**WHAT IS ASKED**
Transcribe only part of the material below: the lines from the one containing "limb_plate();" through the one containing "cad_parts[node].hide_render = cad_parts[node].hide_viewport", inclusive, exactly as written.

**DATA BLOCK**
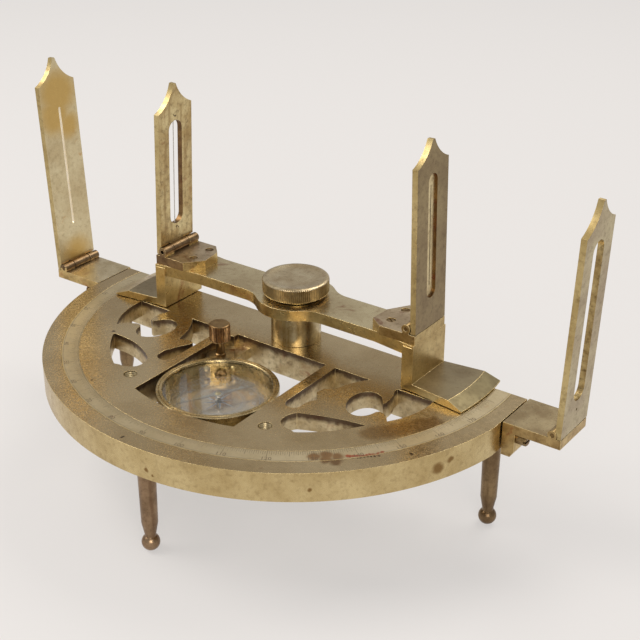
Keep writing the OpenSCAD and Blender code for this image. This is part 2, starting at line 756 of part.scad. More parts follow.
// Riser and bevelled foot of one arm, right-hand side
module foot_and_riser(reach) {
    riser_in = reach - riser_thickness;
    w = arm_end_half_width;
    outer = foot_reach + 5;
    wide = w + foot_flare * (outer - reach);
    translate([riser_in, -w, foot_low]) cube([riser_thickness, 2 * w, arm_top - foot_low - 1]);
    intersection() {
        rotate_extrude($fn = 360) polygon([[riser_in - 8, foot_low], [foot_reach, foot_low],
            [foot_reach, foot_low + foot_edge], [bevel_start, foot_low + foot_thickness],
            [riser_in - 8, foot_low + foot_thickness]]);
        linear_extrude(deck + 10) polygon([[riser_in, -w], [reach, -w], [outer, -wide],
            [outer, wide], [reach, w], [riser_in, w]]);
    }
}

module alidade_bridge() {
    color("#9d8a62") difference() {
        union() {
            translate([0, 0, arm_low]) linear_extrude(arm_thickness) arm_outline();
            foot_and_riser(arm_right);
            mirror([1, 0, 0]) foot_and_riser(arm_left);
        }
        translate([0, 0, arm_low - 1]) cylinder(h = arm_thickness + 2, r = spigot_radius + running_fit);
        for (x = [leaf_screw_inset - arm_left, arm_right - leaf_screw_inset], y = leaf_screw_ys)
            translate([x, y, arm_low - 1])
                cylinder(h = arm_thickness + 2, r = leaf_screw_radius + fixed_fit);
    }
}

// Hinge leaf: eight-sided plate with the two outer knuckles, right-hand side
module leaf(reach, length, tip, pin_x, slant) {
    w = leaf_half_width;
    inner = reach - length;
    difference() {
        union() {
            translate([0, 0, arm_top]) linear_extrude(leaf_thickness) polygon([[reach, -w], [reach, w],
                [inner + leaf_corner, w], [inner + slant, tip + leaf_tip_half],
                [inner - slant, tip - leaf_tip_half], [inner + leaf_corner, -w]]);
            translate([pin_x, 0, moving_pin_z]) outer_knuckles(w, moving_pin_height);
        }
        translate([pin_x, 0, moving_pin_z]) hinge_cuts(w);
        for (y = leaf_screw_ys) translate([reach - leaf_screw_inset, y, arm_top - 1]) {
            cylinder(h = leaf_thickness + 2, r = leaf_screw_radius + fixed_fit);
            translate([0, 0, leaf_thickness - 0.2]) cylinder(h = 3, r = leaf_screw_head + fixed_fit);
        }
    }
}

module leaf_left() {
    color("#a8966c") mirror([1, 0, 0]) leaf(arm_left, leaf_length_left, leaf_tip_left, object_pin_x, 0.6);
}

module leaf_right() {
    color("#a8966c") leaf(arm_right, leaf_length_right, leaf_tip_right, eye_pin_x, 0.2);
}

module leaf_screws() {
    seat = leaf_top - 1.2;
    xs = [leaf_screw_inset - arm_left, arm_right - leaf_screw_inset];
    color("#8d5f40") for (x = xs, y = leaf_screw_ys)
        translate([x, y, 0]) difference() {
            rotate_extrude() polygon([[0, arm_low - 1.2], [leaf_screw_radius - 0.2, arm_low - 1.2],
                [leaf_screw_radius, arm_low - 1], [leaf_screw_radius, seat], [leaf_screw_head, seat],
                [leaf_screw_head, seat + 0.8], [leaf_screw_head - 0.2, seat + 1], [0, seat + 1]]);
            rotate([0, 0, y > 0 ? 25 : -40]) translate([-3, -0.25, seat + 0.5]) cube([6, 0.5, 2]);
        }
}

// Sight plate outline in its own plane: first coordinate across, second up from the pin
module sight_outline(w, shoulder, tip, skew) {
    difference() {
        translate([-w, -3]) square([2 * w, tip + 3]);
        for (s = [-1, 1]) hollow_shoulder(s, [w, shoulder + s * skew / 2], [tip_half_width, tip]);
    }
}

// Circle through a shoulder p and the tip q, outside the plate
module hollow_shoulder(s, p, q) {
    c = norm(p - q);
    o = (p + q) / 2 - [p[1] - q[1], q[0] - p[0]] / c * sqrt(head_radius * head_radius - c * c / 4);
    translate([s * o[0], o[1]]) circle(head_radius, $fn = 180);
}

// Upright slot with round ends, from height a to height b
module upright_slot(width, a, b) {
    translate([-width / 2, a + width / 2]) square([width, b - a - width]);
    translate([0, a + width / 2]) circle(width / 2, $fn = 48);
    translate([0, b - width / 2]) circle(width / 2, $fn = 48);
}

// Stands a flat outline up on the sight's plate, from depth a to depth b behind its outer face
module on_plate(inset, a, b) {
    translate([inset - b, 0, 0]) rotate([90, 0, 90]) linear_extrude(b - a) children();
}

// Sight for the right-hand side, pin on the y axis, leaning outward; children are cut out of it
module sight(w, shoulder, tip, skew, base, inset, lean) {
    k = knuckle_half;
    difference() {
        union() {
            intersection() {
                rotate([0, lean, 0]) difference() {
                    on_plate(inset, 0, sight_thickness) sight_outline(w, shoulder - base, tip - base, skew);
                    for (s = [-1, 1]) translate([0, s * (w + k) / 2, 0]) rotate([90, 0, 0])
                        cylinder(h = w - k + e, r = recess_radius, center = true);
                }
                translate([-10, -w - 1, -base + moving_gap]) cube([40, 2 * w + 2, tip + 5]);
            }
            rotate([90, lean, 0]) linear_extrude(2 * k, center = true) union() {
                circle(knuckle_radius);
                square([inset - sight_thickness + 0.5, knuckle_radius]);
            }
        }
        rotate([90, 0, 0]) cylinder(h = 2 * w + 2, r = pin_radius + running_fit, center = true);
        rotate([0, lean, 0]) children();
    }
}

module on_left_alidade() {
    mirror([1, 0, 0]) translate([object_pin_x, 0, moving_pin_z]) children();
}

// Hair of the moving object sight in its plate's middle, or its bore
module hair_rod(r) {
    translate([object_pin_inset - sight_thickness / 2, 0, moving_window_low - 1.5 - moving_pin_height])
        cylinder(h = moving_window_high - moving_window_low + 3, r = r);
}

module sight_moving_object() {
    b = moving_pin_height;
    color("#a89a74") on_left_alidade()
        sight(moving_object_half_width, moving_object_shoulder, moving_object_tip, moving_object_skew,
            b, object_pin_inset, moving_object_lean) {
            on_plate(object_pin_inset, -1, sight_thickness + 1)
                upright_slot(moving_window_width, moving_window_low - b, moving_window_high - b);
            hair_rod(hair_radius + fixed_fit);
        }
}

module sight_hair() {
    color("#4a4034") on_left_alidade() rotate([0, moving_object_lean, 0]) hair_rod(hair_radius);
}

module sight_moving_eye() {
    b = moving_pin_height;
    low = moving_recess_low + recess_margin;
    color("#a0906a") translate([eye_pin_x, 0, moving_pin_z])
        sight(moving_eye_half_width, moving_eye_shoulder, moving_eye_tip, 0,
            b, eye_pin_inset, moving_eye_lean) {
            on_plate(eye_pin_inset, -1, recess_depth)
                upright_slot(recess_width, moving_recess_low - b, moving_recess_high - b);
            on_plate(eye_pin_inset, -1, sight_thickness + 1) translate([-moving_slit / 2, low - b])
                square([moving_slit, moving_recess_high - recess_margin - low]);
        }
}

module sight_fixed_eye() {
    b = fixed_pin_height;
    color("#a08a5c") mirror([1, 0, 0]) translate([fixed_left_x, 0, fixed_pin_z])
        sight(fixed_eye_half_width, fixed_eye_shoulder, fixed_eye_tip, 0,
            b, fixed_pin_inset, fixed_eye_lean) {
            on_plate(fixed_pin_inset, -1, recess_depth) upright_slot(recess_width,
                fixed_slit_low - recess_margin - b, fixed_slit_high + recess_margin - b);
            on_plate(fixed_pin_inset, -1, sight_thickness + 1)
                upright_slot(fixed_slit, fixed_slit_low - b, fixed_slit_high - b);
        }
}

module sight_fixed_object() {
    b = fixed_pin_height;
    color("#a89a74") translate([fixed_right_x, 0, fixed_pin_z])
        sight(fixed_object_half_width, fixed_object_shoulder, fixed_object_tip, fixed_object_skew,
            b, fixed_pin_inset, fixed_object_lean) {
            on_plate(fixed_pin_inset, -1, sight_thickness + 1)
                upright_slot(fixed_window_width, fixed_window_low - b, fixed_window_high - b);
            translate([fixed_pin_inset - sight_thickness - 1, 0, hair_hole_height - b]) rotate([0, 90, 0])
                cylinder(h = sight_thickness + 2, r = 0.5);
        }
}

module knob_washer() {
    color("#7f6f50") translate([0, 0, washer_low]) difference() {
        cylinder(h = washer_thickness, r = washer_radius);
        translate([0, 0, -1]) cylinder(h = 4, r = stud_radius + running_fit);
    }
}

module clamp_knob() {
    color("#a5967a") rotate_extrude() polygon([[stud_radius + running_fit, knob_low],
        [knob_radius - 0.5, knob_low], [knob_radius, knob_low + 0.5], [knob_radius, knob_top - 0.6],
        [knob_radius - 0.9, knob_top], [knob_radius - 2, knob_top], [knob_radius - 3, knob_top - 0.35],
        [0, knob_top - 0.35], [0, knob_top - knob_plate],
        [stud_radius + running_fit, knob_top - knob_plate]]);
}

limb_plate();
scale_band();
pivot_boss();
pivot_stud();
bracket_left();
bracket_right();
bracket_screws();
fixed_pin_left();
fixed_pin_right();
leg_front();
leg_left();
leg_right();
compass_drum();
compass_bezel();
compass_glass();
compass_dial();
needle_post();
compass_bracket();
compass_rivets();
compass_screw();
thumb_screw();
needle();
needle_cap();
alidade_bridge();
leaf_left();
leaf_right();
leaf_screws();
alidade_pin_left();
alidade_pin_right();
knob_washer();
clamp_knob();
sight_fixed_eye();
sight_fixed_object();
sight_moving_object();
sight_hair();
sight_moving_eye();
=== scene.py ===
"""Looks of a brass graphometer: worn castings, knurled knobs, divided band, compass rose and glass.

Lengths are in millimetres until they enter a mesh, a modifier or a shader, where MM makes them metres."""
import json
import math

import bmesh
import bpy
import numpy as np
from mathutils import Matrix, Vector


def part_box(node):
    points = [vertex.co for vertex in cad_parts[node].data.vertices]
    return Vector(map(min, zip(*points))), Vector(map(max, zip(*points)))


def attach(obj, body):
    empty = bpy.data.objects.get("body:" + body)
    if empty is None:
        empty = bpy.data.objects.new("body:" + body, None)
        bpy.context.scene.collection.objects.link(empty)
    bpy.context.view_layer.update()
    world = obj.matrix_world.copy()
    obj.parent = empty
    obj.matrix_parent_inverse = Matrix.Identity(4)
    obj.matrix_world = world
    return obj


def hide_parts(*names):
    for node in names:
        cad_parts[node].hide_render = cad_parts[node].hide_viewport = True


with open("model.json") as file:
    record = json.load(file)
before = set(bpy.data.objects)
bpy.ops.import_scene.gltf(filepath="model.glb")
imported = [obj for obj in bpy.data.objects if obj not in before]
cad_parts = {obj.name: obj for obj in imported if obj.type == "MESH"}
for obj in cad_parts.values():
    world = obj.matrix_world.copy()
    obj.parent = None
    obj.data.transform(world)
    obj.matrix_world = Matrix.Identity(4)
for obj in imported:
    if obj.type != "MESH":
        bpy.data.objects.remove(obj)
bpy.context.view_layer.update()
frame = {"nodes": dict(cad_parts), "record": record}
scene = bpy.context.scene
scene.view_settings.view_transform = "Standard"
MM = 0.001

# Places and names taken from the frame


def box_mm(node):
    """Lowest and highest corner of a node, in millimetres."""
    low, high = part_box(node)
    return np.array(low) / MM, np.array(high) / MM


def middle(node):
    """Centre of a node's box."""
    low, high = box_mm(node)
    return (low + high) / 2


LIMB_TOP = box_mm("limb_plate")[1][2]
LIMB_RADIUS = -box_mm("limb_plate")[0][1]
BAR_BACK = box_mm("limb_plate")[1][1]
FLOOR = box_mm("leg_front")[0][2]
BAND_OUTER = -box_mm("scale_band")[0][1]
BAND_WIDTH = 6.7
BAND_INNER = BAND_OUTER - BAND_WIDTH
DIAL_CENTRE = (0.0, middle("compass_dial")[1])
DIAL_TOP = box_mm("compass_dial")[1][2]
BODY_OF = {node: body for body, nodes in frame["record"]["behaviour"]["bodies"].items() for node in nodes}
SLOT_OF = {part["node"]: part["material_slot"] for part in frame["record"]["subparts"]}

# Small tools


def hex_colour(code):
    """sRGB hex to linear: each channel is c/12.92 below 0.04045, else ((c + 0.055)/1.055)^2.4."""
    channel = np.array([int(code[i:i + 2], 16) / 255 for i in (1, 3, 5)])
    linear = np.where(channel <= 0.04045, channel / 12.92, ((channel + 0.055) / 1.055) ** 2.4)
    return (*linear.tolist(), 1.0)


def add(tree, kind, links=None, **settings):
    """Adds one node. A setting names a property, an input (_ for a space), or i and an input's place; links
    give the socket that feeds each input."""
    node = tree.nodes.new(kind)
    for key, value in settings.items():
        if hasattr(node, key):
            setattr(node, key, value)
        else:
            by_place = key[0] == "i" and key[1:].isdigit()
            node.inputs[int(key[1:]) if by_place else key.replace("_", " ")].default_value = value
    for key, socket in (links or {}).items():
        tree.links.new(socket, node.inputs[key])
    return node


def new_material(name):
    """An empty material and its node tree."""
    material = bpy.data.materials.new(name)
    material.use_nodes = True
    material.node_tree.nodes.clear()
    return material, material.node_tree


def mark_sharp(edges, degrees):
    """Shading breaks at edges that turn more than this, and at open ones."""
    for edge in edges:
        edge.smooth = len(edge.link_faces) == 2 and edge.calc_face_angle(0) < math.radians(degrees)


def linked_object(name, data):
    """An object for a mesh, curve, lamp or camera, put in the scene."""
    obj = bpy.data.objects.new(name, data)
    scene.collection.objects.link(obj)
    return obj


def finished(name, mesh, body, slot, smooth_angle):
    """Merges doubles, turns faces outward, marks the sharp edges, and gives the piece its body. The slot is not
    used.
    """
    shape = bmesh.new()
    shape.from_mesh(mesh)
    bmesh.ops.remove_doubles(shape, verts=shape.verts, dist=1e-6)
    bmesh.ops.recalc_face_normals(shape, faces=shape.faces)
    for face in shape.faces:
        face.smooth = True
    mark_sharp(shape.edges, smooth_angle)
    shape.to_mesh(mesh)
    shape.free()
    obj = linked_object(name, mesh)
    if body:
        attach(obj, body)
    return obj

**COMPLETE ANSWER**
limb_plate();
scale_band();
pivot_boss();
pivot_stud();
bracket_left();
bracket_right();
bracket_screws();
fixed_pin_left();
fixed_pin_right();
leg_front();
leg_left();
leg_right();
compass_drum();
compass_bezel();
compass_glass();
compass_dial();
needle_post();
compass_bracket();
compass_rivets();
compass_screw();
thumb_screw();
needle();
needle_cap();
alidade_bridge();
leaf_left();
leaf_right();
leaf_screws();
alidade_pin_left();
alidade_pin_right();
knob_washer();
clamp_knob();
sight_fixed_eye();
sight_fixed_object();
sight_moving_object();
sight_hair();
sight_moving_eye();
=== scene.py ===
"""Looks of a brass graphometer: worn castings, knurled knobs, divided band, compass rose and glass.

Lengths are in millimetres until they enter a mesh, a modifier or a shader, where MM makes them metres."""
import json
import math

import bmesh
import bpy
import numpy as np
from mathutils import Matrix, Vector


def part_box(node):
    points = [vertex.co for vertex in cad_parts[node].data.vertices]
    return Vector(map(min, zip(*points))), Vector(map(max, zip(*points)))


def attach(obj, body):
    empty = bpy.data.objects.get("body:" + body)
    if empty is None:
        empty = bpy.data.objects.new("body:" + body, None)
        bpy.context.scene.collection.objects.link(empty)
    bpy.context.view_layer.update()
    world = obj.matrix_world.copy()
    obj.parent = empty
    obj.matrix_parent_inverse = Matrix.Identity(4)
    obj.matrix_world = world
    return obj


def hide_parts(*names):
    for node in names:
        cad_parts[node].hide_render = cad_parts[node].hide_viewport = True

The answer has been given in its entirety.